Furthermore, even if any of these strategies were to help with the climate problem, it would still do nothing for the other “planetary boundaries” that capitalism is pressing against, such as freshwater usage, chemical dispersion and biodiversity loss.
It’s essential we remain within all these planetary boundaries if human civilisation is to survive on this planet.
Another common technological fix to climate change proposed is carbon capture and storage — the idea that carbon pollution from coal- and gas-fired power stations can be captured before it is released into the atmosphere.
It suffers from some of the same problems as geoengineering. Even its biggest supporters have no answer to the question of how to safety store the captured gases. After years of research and funding the technology is not commercially available, and may never be.
All of these market-based, green capitalist “solutions” are also marked by a logic of denial.
The logic of denial is not the same as outright climate change denial. It is found whenever the real extent of the climate crisis is forgotten or repressed in favour of easier responses that don’t drastically disrupt the capitalist system.
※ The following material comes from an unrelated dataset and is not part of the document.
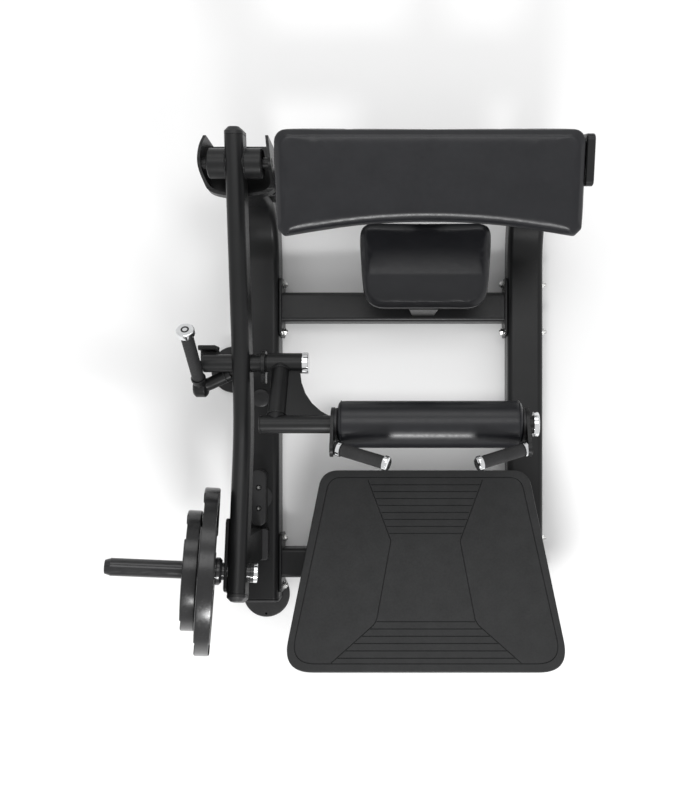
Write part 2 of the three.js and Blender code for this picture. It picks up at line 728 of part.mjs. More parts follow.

These “solutions” also play an ideological role and help disorient people searching for answers.
In the past few decades, the green movement has split over support for various green capitalist solutions, precisely at a time when the scale of the crisis became more obvious, and when the real solutions, such as 100% renewable energy, became more achievable.
Solutions based on green consumerism encourage individual action, but real environmental gains will come from collective action in mass movements.
In the face of this whirlwind of false solutions, it’s important to uphold a few simple points:
• The extremity of our ecological problems should always be the starting point, not the ease of the solution.
• The profit motive is incapable of producing genuine solutions.
• Collective action, not individual choice, is the only thing capable of forcing the real solutions into the realm of the possible.